- **AIM**
Could you give the data below again, exactly and completely?
········
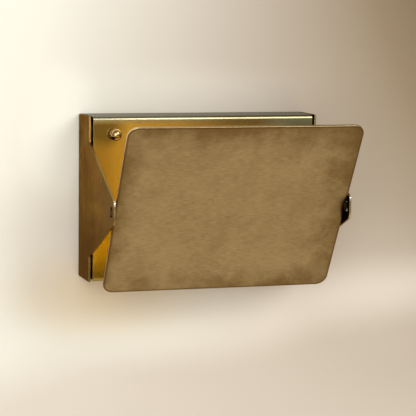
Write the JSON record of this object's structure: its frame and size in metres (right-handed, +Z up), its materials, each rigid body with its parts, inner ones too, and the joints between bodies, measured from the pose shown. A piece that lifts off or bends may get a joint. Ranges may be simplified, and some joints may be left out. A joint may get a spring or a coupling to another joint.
{
  "type": "wall light",
  "caption": "Brass wall light: shallow box with two triangular wings that hold a tilting rectangular flap in front of a bulb.",
  "frame": {"origin": "middle of the wall face, halfway between the two wall screws", "axes": "+X to the right seen from the front, +Y into the wall, +Z up; the light stands out along -Y"},
  "size_m": [0.18, 0.1385, 0.1273],
  "materials": {
    "aged_brass": "dark patina over brushed brass",
    "bright_brass": "glossy brass, patinated grey on top",
    "brushed_brass": "brushed, mottled patina",
    "polished_brass": "polished",
    "plain_brass": "turned, uncoated",
    "solder": "dull grey solder",
    "zinc_steel": "zinc plated",
    "cap_aluminium": "rolled",
    "dark_bakelite": "moulded, semi-gloss",
    "white_ceramic": "unglazed",
    "clear_glass": "clear",
    "black_glass": "glossy",
    "tungsten": "dark wire",
    "white_plastic": "moulded, satin",
    "black_rubber": "matte",
    "brown_insulation": "satin",
    "blue_insulation": "satin",
    "green_insulation": "green with yellow stripes"
  },
  "bodies": {
    "wall_body": {"wing_bracket": "aged_brass", "cover": "bright_brass", "ball_nuts": "polished_brass", "cover_studs": "plain_brass", "terminal_tubes": "plain_brass", "thread_sleeve": "plain_brass", "centre_contact": "plain_brass", "holder_terminals": "plain_brass", "threaded_nipple": "plain_brass", "nipple_nut": "plain_brass", "bulb_tip": "solder", "lampholder_bracket": "zinc_steel", "bracket_screws": "zinc_steel", "bracket_nuts": "zinc_steel", "terminal_screws": "zinc_steel", "block_screw": "zinc_steel", "holder_terminal_screws": "zinc_steel", "earth_stud": "zinc_steel", "earth_lug": "zinc_steel", "earth_washer": "zinc_steel", "earth_nut": "zinc_steel", "bulb_cap": "cap_aluminium", "holder_cap": "dark_bakelite", "holder_shell": "dark_bakelite", "holder_insert": "white_ceramic", "bulb_glass": "clear_glass", "bulb_stem": "clear_glass", "bulb_insulator": "black_glass", "filament": "tungsten", "terminal_block": "white_plastic", "inlet_bush": "black_rubber", "lead_bush": "black_rubber", "live_lead": "brown_insulation", "neutral_lead": "blue_insulation", "earth_lead": "green_insulation"},
    "flap": {"flap": "brushed_brass"}
  },
  "joints": [
    {"name": "flap_tilt", "type": "hinge", "parent": "wall_body", "child": "flap", "pos_m": [0, -0.1018, -0.001], "axis": [1, 0, 0], "range_deg": [-63.7, 4.3]}
  ]
}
········
- **RESULT OF THIS TASK**
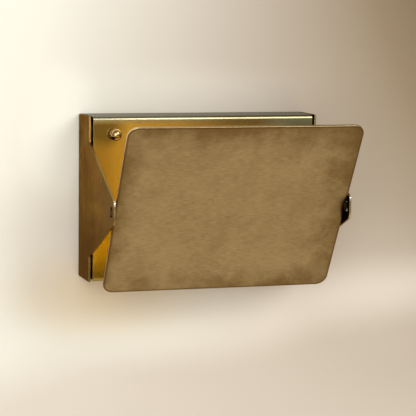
Write the JSON record of this object's structure: its frame and size in metres (right-handed, +Z up), its materials, each rigid body with its parts, inner ones too, and the joints between bodies, measured from the pose shown. A piece that lifts off or bends may get a joint. Ranges may be simplified, and some joints may be left out. A joint may get a spring or a coupling to another joint.
{
  "type": "wall light",
  "caption": "Brass wall light: shallow box with two triangular wings that hold a tilting rectangular flap in front of a bulb.",
  "frame": {"origin": "middle of the wall face, halfway between the two wall screws", "axes": "+X to the right seen from the front, +Y into the wall, +Z up; the light stands out along -Y"},
  "size_m": [0.18, 0.1385, 0.1273],
  "materials": {
    "aged_brass": "dark patina over brushed brass",
    "bright_brass": "glossy brass, patinated grey on top",
    "brushed_brass": "brushed, mottled patina",
    "polished_brass": "polished",
    "plain_brass": "turned, uncoated",
    "solder": "dull grey solder",
    "zinc_steel": "zinc plated",
    "cap_aluminium": "rolled",
    "dark_bakelite": "moulded, semi-gloss",
    "white_ceramic": "unglazed",
    "clear_glass": "clear",
    "black_glass": "glossy",
    "tungsten": "dark wire",
    "white_plastic": "moulded, satin",
    "black_rubber": "matte",
    "brown_insulation": "satin",
    "blue_insulation": "satin",
    "green_insulation": "green with yellow stripes"
  },
  "bodies": {
    "wall_body": {"wing_bracket": "aged_brass", "cover": "bright_brass", "ball_nuts": "polished_brass", "cover_studs": "plain_brass", "terminal_tubes": "plain_brass", "thread_sleeve": "plain_brass", "centre_contact": "plain_brass", "holder_terminals": "plain_brass", "threaded_nipple": "plain_brass", "nipple_nut": "plain_brass", "bulb_tip": "solder", "lampholder_bracket": "zinc_steel", "bracket_screws": "zinc_steel", "bracket_nuts": "zinc_steel", "terminal_screws": "zinc_steel", "block_screw": "zinc_steel", "holder_terminal_screws": "zinc_steel", "earth_stud": "zinc_steel", "earth_lug": "zinc_steel", "earth_washer": "zinc_steel", "earth_nut": "zinc_steel", "bulb_cap": "cap_aluminium", "holder_cap": "dark_bakelite", "holder_shell": "dark_bakelite", "holder_insert": "white_ceramic", "bulb_glass": "clear_glass", "bulb_stem": "clear_glass", "bulb_insulator": "black_glass", "filament": "tungsten", "terminal_block": "white_plastic", "inlet_bush": "black_rubber", "lead_bush": "black_rubber", "live_lead": "brown_insulation", "neutral_lead": "blue_insulation", "earth_lead": "green_insulation"},
    "flap": {"flap": "brushed_brass"}
  },
  "joints": [
    {"name": "flap_tilt", "type": "hinge", "parent": "wall_body", "child": "flap", "pos_m": [0, -0.1018, -0.001], "axis": [1, 0, 0], "range_deg": [-63.7, 4.3]}
  ]
}